In these services, in these printed pages, we are attempting to address what is inchoate and unmanageable in ways that are familiar and engaging. We are here to address the fundamental existential loneliness that we all feel in ways that are real and lasting.
And these traditions, this inheritance, together serve a definite purpose: It’s hard to make up that sort of thing all by yourself, to find something that extends past your own lifetime and your own circle. You need something transcendent.
Sitting here with a prayerbook in your lap, looking out the window at the darkened sky, you join 4,000 years of restlessness, of genuine unease, in the presence of the holy. You are not alone.
What we offer here is a taste of redemption, in the form of a community.
And it is powerful stuff. If you have not been here in a while, perhaps now is the time to come back. Even if you don’t believe and you’re not sure it’s important, and you don’t really know anyone: Perhaps now is the time to come back.
If you find that the words of prayer are not moving you – if you simply hate sitting in this sanctuary and reading responsively – then do something else: Pray with kitchen towels and dish soap. Pray with classroom attendance and fundraising.
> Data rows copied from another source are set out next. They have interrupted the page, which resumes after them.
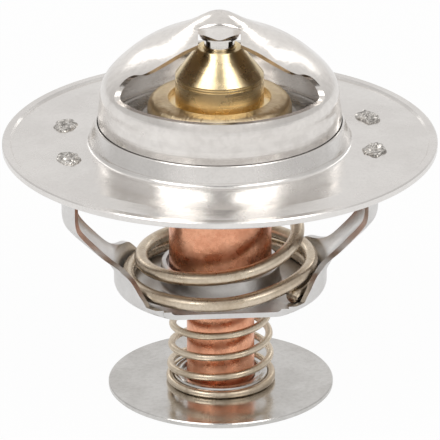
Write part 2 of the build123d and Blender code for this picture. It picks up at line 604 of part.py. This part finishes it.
# 14 Retaining ring: open spring ring in the stem's groove, under the disc's web
with BuildPart() as retaining_ring:
    with BuildSketch(Plane.XY.offset(CLIP_LOW)) as clip_plan:
        Circle(CLIP_OUT_R)
        Circle(CLIP_IN_R, mode=Mode.SUBTRACT)
        with Locations((0, 5.5)):
            Rectangle(2.4, 4.0, mode=Mode.SUBTRACT)
    extrude(amount=CLIP_HIGH - CLIP_LOW)
retaining_ring.part.label = "retaining_ring"
export_step(retaining_ring.part, "parts/retaining_ring.step")
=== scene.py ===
import math

import bmesh
import bpy
from mathutils import Matrix, Vector, noise


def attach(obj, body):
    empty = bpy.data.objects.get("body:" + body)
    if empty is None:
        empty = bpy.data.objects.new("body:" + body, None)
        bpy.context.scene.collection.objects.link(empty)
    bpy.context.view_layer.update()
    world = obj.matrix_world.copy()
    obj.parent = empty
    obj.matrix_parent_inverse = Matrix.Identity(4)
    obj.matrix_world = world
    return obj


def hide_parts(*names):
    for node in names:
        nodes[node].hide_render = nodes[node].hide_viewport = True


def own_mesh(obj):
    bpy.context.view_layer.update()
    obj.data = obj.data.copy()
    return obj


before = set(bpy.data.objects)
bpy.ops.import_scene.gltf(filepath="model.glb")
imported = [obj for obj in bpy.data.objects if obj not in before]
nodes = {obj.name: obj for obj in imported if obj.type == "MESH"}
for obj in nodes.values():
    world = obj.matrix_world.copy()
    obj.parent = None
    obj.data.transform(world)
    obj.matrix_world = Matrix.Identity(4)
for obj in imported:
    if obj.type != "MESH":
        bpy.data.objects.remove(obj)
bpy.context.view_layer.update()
MM = 0.001


# Node groups shared by the metals

CLOUD_EDGE = (0.38, 0.64)
CLOUD_SHARE = 0.65
FLECK_EDGE = (0.40, 0.66)
FLECK_SHARE = 0.35
TICK_LENGTH_SCALE = 25.0


def new_group(name, inputs, outputs):
    group = bpy.data.node_groups.new(name, "ShaderNodeTree")
    for socket_name, kind, value in inputs:
        socket = group.interface.new_socket(socket_name, in_out="INPUT", socket_type=kind)
        if value is not None:
            socket.default_value = value
    for socket_name, kind in outputs:
        group.interface.new_socket(socket_name, in_out="OUTPUT", socket_type=kind)
    return group, group.nodes.new("NodeGroupInput"), group.nodes.new("NodeGroupOutput")


def math_node(tree, operation, a, b=None):
    node = tree.nodes.new("ShaderNodeMath")
    node.operation = operation
    for index, value in enumerate((a, b)):
        if value is None:
            continue
        if isinstance(value, (int, float)):
            node.inputs[index].default_value = value
        else:
            tree.links.new(value, node.inputs[index])
    return node.outputs[0]


def noise_node(tree, vector, scale, detail=3.0, rough=0.5):
    node = tree.nodes.new("ShaderNodeTexNoise")
    node.inputs["Detail"].default_value = detail
    node.inputs["Roughness"].default_value = rough
    if isinstance(scale, (int, float)):
        node.inputs["Scale"].default_value = scale
    else:
        tree.links.new(scale, node.inputs["Scale"])
    tree.links.new(vector, node.inputs["Vector"])
    return node.outputs["Fac"]


def remap(tree, value, low_in, high_in, low_out, high_out):
    node = tree.nodes.new("ShaderNodeMapRange")
    node.interpolation_type = "SMOOTHSTEP"
    tree.links.new(value, node.inputs["Value"])
    for name, number in (("From Min", low_in), ("From Max", high_in),
                         ("To Min", low_out), ("To Max", high_out)):
        node.inputs[name].default_value = number
    return node.outputs["Result"]


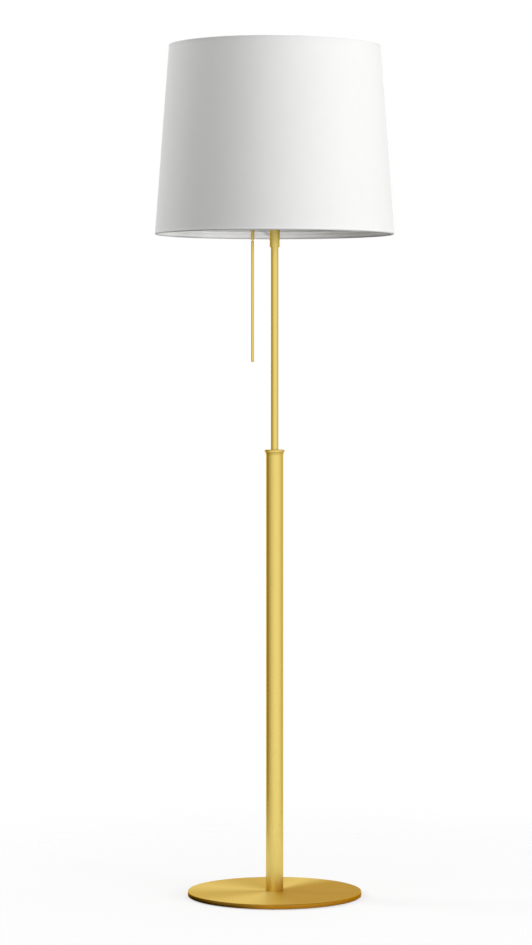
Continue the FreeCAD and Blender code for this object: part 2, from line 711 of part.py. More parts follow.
def pull_coupling():
    """Turned capsule that holds a ball in each end."""
    body = rod(coupling_radius, coupling_bottom, coupling_top)
    rims = [edge for edge in body.Edges if isinstance(edge.Curve, Part.Circle)]
    body = body.makeFillet(COUPLING_ROUND, rims)
    body = body.cut(ball_seat(upper_ball_z, 1)).cut(ball_seat(lower_ball_z, -1))
    body.translate(FreeCAD.Vector(-PULL_OFFSET, 0, 0))
    return body


def pull_rod():
    """Slim straight rod with a domed foot, hung from its own ball."""
    dome_z = rod_bottom + ROD_RADIUS
    dome_side = ROD_RADIUS * math.sqrt(0.5)
    bar = turned(
        point(0, rod_bottom),
        (point(dome_side, dome_z - dome_side), point(ROD_RADIUS, dome_z)),
        point(ROD_RADIUS, rod_top - ROD_TOP_CHAMFER),
        point(ROD_RADIUS - ROD_TOP_CHAMFER, rod_top),
        point(ROD_NECK_RADIUS, rod_top),
        point(ROD_NECK_RADIUS, lower_ball_z),
        point(0, lower_ball_z),
    )
    bar = bar.fuse(Part.makeSphere(BALL_RADIUS, FreeCAD.Vector(0, 0, lower_ball_z))).removeSplitter()
    bar.translate(FreeCAD.Vector(-PULL_OFFSET, 0, 0))
    return bar


# Lampholder

def lampholder_cap():
    hole = nipple_radius + SEAT_FIT
    shoulder = cap_bottom + CAP_SHOULDER_HEIGHT
    bulge = math.sqrt(0.5)
    inner_shoulder = cap_radius - CAP_WALL - CAP_LEDGE
    dome_through = point(
        CAP_FOOT_RADIUS + (cap_radius - CAP_FOOT_RADIUS) * bulge,
        shoulder - (shoulder - cap_bottom) * bulge,
    )
    inner_through = point(
        CAP_FOOT_RADIUS + (inner_shoulder - CAP_FOOT_RADIUS) * bulge,
        shoulder - (shoulder - nut_bottom) * bulge,
    )
    return turned(
        point(hole, cap_bottom),
        point(CAP_FOOT_RADIUS, cap_bottom),
        (dome_through, point(cap_radius, shoulder)),
        point(cap_radius, cap_top),
        point(insert_radius + SEAT_FIT, cap_top),
        point(insert_radius + SEAT_FIT, insert_bottom),
        point(inner_shoulder, insert_bottom),
        point(inner_shoulder, shoulder),
        (inner_through, point(CAP_FOOT_RADIUS, nut_bottom)),
        point(hole, nut_bottom),
    )


def lampholder_insert():
    return rod(insert_radius, insert_bottom, insert_top)


def lampholder_wires():
    """The lead's two cores, spread from its end to the insert's terminals."""
    start = point(WIRE_RADIUS, nipple_top + LEAD_ABOVE_NIPPLE)
    end = point(WIRE_SPREAD, insert_bottom)
    run = end - start
    overrun = run * (WIRE_OVERRUN / run.Length)
    wire = Part.makeCylinder(WIRE_RADIUS, run.Length + 2 * WIRE_OVERRUN, start - overrun, run)
    wire = wire.common(block(0, cap_radius, cap_radius, start.z, end.z))
    return Part.makeCompound([wire, spun(wire, FULL_TURN_DEG / 2)])


def lampholder_body():
    return turned(
        point(insert_radius + SEAT_FIT, cap_top),
        point(cap_radius, cap_top),
        point(cap_radius, holder_flange_top),
        point(holder_radius, holder_flange_top),
        point(holder_radius, holder_top),
        point(holder_bore - HOLDER_LIP, holder_top),
        point(holder_bore - HOLDER_LIP, holder_top - HOLDER_LIP),
        point(holder_bore, holder_top - HOLDER_LIP),
        point(holder_bore, insert_top),
        point(insert_radius + SEAT_FIT, insert_top),
    )


def lampholder_thread():
    foot = thread_shell_radius + THREAD_SHELL_FOOT
    return turned(
        point(thread_shell_bore, insert_top),
        point(foot, insert_top),
        point(foot, insert_top + THREAD_SHELL_WALL),
        point(thread_shell_radius, insert_top + THREAD_SHELL_WALL),
        point(thread_shell_radius, insert_top + THREAD_SHELL_HEIGHT),
        point(thread_shell_bore, insert_top + THREAD_SHELL_HEIGHT),
    )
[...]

Pray with your hands and your feet. Be the one who sets up the oneg and moves the chairs; be the one who shows up with a hot dish after the funeral; be the one who cuts the fruit and arranges the seder plate. Come on a Friday night and read in the library until it’s time to eat cookies. We won’t judge – especially if you help clean up afterward.
We’re glad you’re here.
You don’t believe in prayer, you say? That’s fine, I say, come anyway.